Once you get to level three your requirements change massively. You now require zero downtime and very low latency, something that is difficult to achieve in most distributed computing platforms.

Vespa is a Yahoo project that was funded to provide ranking and recommendation models and search. It can be interacted with via HTTP, or Java for bulk loading. It has been powering search on many Yahoo properties for a number of years, but has only recently been open sourced.

Airflow As A Service

Allegro were running a number of different schedulers around the company, including Oozie and Airflow. Oozie isn’t userfriendly, requires writing XML, requires compiling all of your software with extra Oozie libraries to make it work, and lacks any decent UI to tell what’s happening. The company was already using Airflow in places, so they opted to standardise on this and provide it as a service internally.

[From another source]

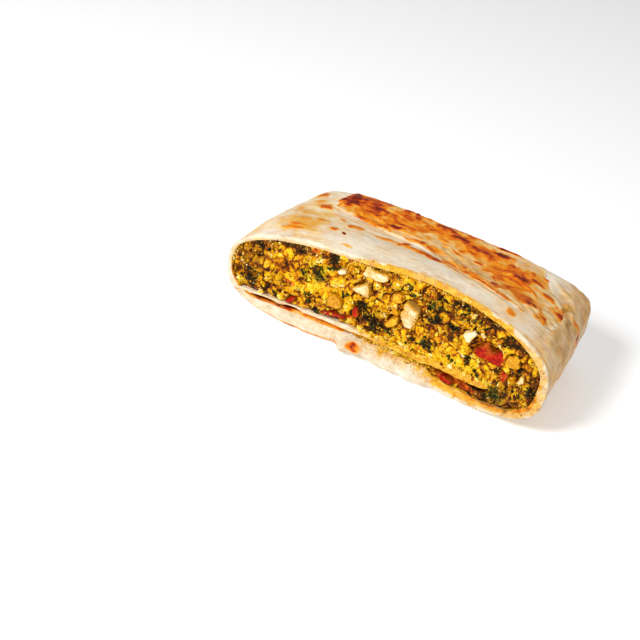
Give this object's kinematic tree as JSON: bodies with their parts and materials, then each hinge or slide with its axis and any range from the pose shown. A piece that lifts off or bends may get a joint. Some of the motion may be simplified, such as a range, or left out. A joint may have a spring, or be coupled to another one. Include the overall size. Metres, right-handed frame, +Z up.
{
  "type": "falafel pita half",
  "caption": "Half of a toasted falafel wrap: soft flat bread folded into a flat parcel, cut across to show the crumbly herbed filling.",
  "frame": {"origin": "the middle of the bounding box's underside, on the surface that the half rests on", "axes": "+X along the cut's long side, +Y from the cut to the folded back, +Z up; the cut faces -Y"},
  "size_m": [0.1112, 0.057, 0.0375],
  "materials": {
    "bread": "soft, matt, browned in patches",
    "filling": "crumbly, slightly moist",
    "onion": "moist, slightly translucent",
    "white": "matt",
    "pepper": "moist, glossy",
    "chickpea": "satin"
  },
  "bodies": {
    "root": {"bread": "bread", "filling": "filling", "onion_slice": "onion", "onion_wedge": "onion", "onion_chunk": "onion", "onion_end": "onion", "white_cube": "white", "white_bit": "white", "pepper_large": "pepper", "pepper_tail": "pepper", "pepper_strip": "pepper", "pepper_corner": "pepper", "pepper_bit": "pepper", "pepper_pocket": "pepper", "chickpea_small": "chickpea", "chickpea_chunk": "chickpea", "chickpea_half": "chickpea", "chickpea_end": "chickpea"}
  },
  "joints": []
}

They provide lots of small instances of Airflow to keep things separate, and you can fill in a form to get a new instance with a free load balancer, monitoring, logging, metrics collection, and Pager Duty integration. The service is dockerised, and can run locally as well as on their Mesos platform. They found the Docker layer below Airflow was also useful for quickly developing of any new application which requires access to data around the company. It’s relatively easy for analysts who want to schedule SQL queries to use Airflow and not worry about adhering to the companies microservices contract, because all of the requirements are met for free.

Overall Experience

Big Data Technology Warsaw Summit covered a good amount of topics, concentrating on technology rather than products. Like Berlin Buzzwords the technology was primarily open source, but more directly about big data and datawarehousing. The organisers have clearly put a lot of thought into running this event and making it enjoyable, with both quiet and loud chillout spaces for between sessions and buffet food available at all times. Although the main summit was shorter than previous years, this is still an event that should be at the top of everybody’s list for learning about the sort of technologies that other companies are using in the big data space.